MiCA directly regulates entities operating within the EU, not US investors themselves. However, US investors using EU-based exchanges or holding assets on EU platforms will experience MiCA's effects through tighter KYC requirements, stablecoin restrictions, and enhanced reporting that may be shared with the IRS through international tax agreements.
What happens to non-compliant tokens?
Tokens issued by entities that fail to meet MiCA requirements cannot be offered or traded on regulated EU platforms after the transition period ends on March 25, 2026. This does not make the tokens themselves illegal — they simply cannot be listed on MiCA-licensed exchanges within the EU. Peer-to-peer transactions and non-EU platforms remain unaffected by MiCA.

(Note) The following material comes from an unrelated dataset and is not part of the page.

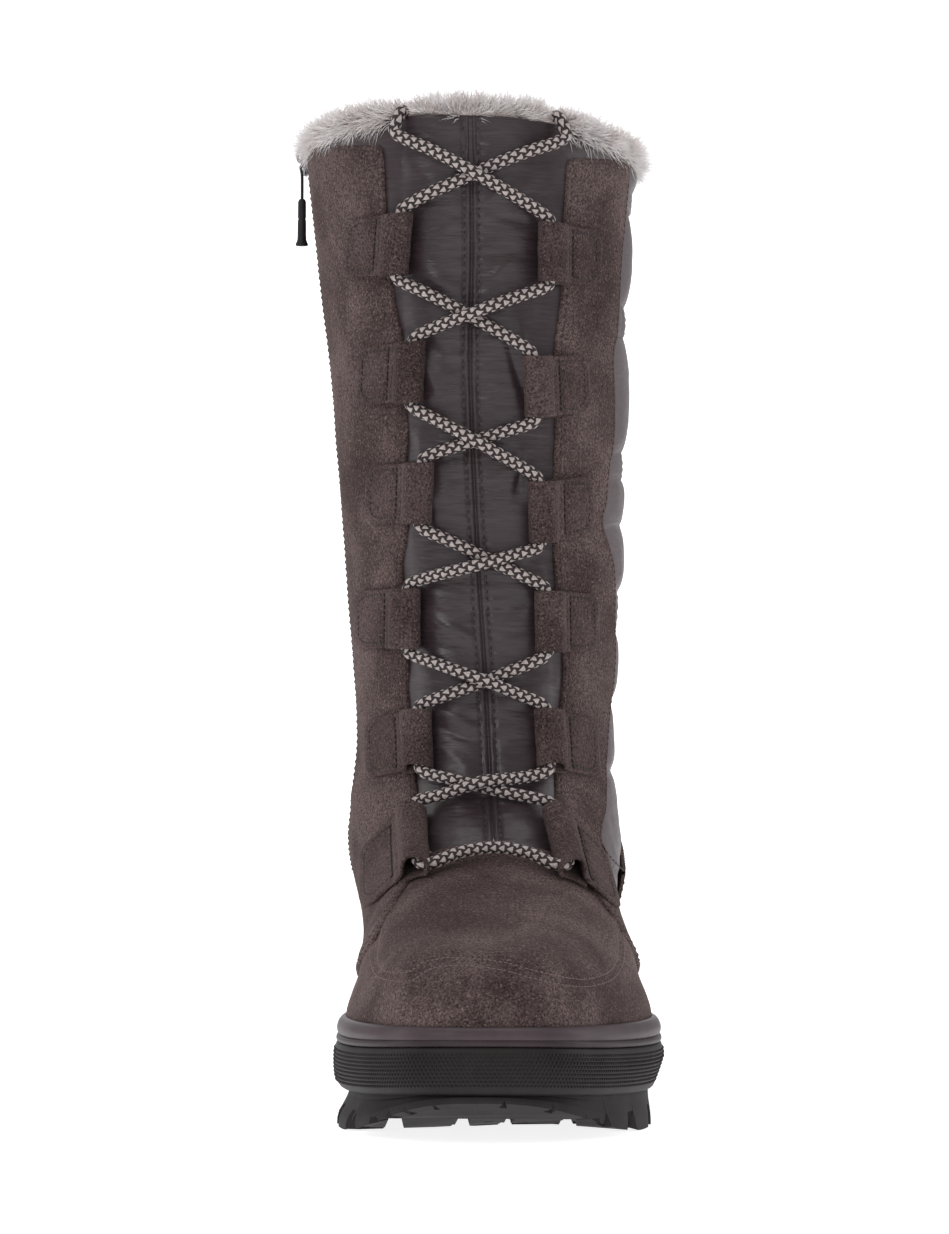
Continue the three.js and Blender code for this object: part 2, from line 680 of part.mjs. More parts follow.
add("outsole", outsole(), TREAD_RUBBER);
add("midsole", midsole(), BAND_RUBBER);
add("welt", welt(), WELT_RUBBER);
add("insole", insole(), FELT);
add("upper", upper(), SUEDE);
add("tongue", tongue(), NYLON);
add("fur_cuff", furCuff(), FUR);
LOOPS.forEach(([inner, outer], k) => {
  add(`loop_inner_${k + 1}`, laceLoop(inner, -1), SUEDE);
  add(`loop_outer_${k + 1}`, laceLoop(outer, 1), SUEDE);
});
add("lace", lace(), CORD);
add("zip_tape", zipTape(), ZIP_TEETH);
add("zip_slider", zipSlider(), METAL);
add("zip_pull", zipPull(), GRIP);

const box = new THREE.Box3().setFromObject(boot);
const middle = box.getCenter(new THREE.Vector3());
boot.position.set(-middle.x, -middle.y, -box.min.z);

export default boot;
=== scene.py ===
"""Looks of a tall fur-lined winter boot for the left foot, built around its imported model.

Every form is worked out in the boot's own axes, in millimetres: x to the outer side, s from the heel
towards the toe and z up from the floor. to_frame turns such points to the frame's metres.
"""
import math

import bmesh
import bpy
import numpy as np
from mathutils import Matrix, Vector


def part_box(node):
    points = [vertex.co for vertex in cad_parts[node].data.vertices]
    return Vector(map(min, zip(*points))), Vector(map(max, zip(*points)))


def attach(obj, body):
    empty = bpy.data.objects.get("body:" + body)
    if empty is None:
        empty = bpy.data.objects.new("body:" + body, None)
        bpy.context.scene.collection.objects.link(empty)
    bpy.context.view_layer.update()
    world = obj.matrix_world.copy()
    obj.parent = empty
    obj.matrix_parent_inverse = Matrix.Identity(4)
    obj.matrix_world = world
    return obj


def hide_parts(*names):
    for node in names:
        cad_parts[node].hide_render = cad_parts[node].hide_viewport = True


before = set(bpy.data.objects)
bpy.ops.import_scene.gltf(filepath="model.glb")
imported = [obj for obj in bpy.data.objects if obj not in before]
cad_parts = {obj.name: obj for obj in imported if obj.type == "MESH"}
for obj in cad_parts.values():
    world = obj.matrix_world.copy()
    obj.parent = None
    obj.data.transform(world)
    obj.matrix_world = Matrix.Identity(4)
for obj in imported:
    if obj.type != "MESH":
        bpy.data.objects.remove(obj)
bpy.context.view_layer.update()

# ---------------------------------------------------------------------------------------------- driving sizes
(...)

Can I still use USDT in the EU?
As of March 2026, USDT availability on EU-regulated exchanges is significantly restricted. Several major platforms have delisted USDT pairs, while others have limited USDT to professional or institutional accounts only. If you hold USDT and trade primarily on EU platforms, consider transitioning to MiCA-compliant alternatives like USDC or euro-denominated stablecoins such as EURC. Your existing USDT holdings remain your property — MiCA does not confiscate or freeze assets — but trading and off-ramp options within the EU are narrowing.